Last weekend’s tragic shooting in Tucson may usher in new era of civility across the country and in the halls of Congress. That’s what President Obama hopes and called for at Wednesday’s memorial service for the victims.
“Only a more civil and honest public discourse can help us face up to our challenges as a nation,” Obama told a crowd at the University of Arizona that included Mark Kelly, husband of shooting victim Rep. Gabrielle Giffords.
The shooting by suspect Jared Lee Loughner highlights several political and social issues that Aaron and Henry discuss in the accompanying video with former Delaware Senator and current Congressional Oversight Panel chairman Ted Kaufman.
Kaufman applauds Obama’s tone and sentiment in dealing with the shooting. “At a time when we are far too eager to lay the blame for all that ails the world at the feet of those who think differently than we do, it’s important for us to pause for a moment and make sure that we are talking with each other in a way that heals, not a way that wounds,” the President said at Wednesday’s memorial.
However, contrary to popular perception, the former Senator says civility is not a lost art in Washington. “The vast majority of people I know in public life want to quiet the whole thing down,” Kaufman says. “If you look at most of what goes on the floor of the United States Senate, discussions in committees and everything else – it’s incredibly civil and incredibly thoughtful.”

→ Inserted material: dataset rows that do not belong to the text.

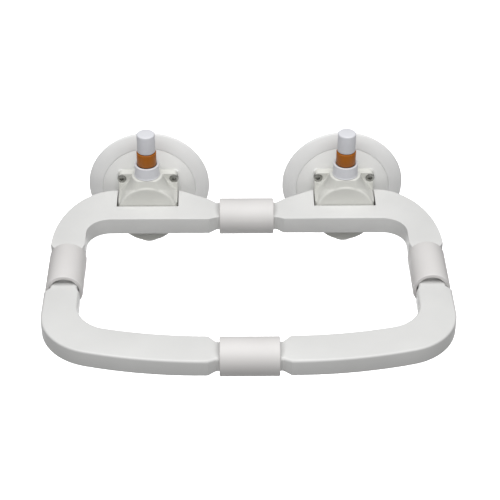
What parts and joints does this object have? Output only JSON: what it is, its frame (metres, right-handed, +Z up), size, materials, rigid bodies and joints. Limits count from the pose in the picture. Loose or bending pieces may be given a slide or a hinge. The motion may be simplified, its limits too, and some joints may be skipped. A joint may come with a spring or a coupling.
{
  "type": "suction grab bar",
  "caption": "Level ring-shaped grab bar of flat bar lengths joined by round sleeves, held to a wall by vacuum cups with upright hand pumps and orange vacuum indicator bands.",
  "frame": {"origin": "on the wall plane, midway between the two vacuum cups, level with the middle of the bar", "axes": "+X along the wall, +Y into the wall, +Z up along the pumps"},
  "size_m": [0.371, 0.2853, 0.139],
  "materials": {
    "white_plastic": "smooth moulded, satin",
    "sleeve_plastic": "smooth extruded, slightly warmer white",
    "pad_rubber": "smooth pale grey elastomer",
    "orange_plastic": "smooth moulded",
    "steel": "zinc plated",
    "grey_nylon": "moulded nylon",
    "black_rubber": "moulded rubber"
  },
  "bodies": {
    "ring": {"rear_corner_left": "white_plastic", "front_corner_left": "white_plastic", "rear_corner_right": "white_plastic", "front_corner_right": "white_plastic", "sleeve_rear": "sleeve_plastic", "sleeve_screw_rear_a": "steel", "sleeve_screw_rear_b": "steel", "sleeve_front": "sleeve_plastic", "sleeve_screw_front_a": "steel", "sleeve_screw_front_b": "steel", "sleeve_left": "sleeve_plastic", "sleeve_screw_left_a": "steel", "sleeve_screw_left_b": "steel", "sleeve_right": "sleeve_plastic", "sleeve_screw_right_a": "steel", "sleeve_screw_right_b": "steel"},
    "cup_left": {"suction_pad_left": "pad_rubber", "pad_backing_plate_left": "white_plastic", "hub_housing_left": "white_plastic", "check_valve_left": "black_rubber", "pump_barrel_left": "grey_nylon", "pump_collar_left": "white_plastic", "barrel_end_cap_left": "white_plastic", "return_spring_left": "steel", "hub_screw_left_upper_inner": "steel", "hub_screw_left_upper_outer": "steel", "hub_screw_left_lower_inner": "steel", "hub_screw_left_lower_outer": "steel"},
    "plunger_left": {"plunger_rod_left": "grey_nylon", "piston_seal_left": "black_rubber", "indicator_band_left": "orange_plastic", "plunger_cap_left": "white_plastic"},
    "cup_right": {"suction_pad_right": "pad_rubber", "pad_backing_plate_right": "white_plastic", "hub_housing_right": "white_plastic", "check_valve_right": "black_rubber", "pump_barrel_right": "grey_nylon", "pump_collar_right": "white_plastic", "barrel_end_cap_right": "white_plastic", "return_spring_right": "steel", "hub_screw_right_upper_inner": "steel", "hub_screw_right_upper_outer": "steel", "hub_screw_right_lower_inner": "steel", "hub_screw_right_lower_outer": "steel"},
    "plunger_right": {"plunger_rod_right": "grey_nylon", "piston_seal_right": "black_rubber", "indicator_band_right": "orange_plastic", "plunger_cap_right": "white_plastic"}
  },
  "joints": [
    {"name": "cup_swivel_left", "type": "hinge", "parent": "ring", "child": "cup_left", "pos_m": [-0.0965, -0.0334, 0], "axis": [0, 0, 1], "range_deg": [-1.5, 1.5]},
    {"name": "plunger_press_left", "type": "slide", "parent": "cup_left", "child": "plunger_left", "axis": [0, 0, -1], "range_m": [0, 0.03], "stiffness_N_per_m": 400, "springref_m": -0.02, "deforming": ["return_spring_left"]},
    {"name": "cup_swivel_right", "type": "hinge", "parent": "ring", "child": "cup_right", "pos_m": [0.0965, -0.0334, 0], "axis": [0, 0, 1], "range_deg": [-1.5, 1.5]},
    {"name": "plunger_press_right", "type": "slide", "parent": "cup_right", "child": "plunger_right", "axis": [0, 0, -1], "range_m": [0, 0.03], "stiffness_N_per_m": 400, "springref_m": -0.02, "deforming": ["return_spring_right"]}
  ]
}
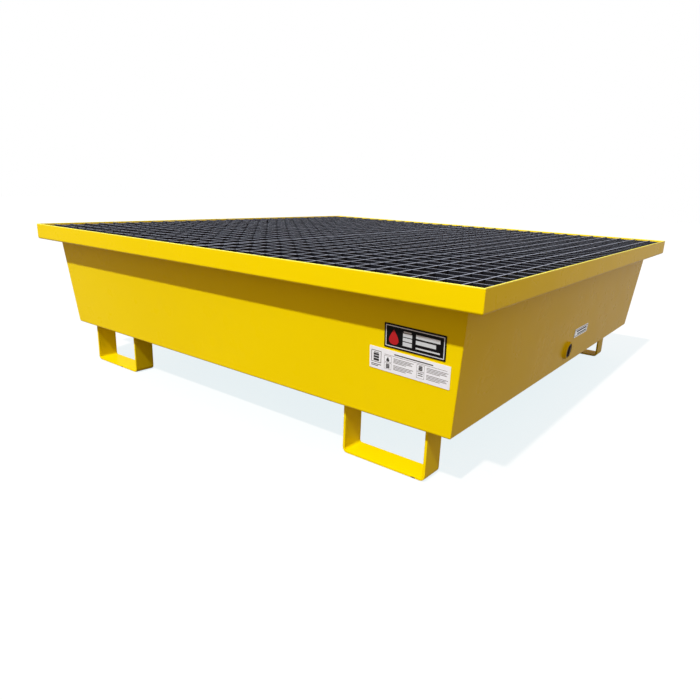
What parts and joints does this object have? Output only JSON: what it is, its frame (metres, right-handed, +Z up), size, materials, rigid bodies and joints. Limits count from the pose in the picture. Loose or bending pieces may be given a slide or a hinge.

That truth about civility doesn’t get the attention it deserves Kaufman believes because confrontation sells much better in the media, especially on TV. “Frankly, part of this is the fact that the media would much rather watch an argument between two people,” he says.
Kaufman makes a point not to blame the media for the uncivil tone but does go back to this point several times in the interview.
“We’ve got to have a dialogue on guns,” Sen. Kaufman says. “We never have a discussion because it’s so polarising.” Kaufman hopes the Tucson tragedy prompts a reasonable discussion on gun control, but says there’s a need to have more restrictions on assault weapons. “We should all agree there’s no earthly reason to have a 30-shot magazine.”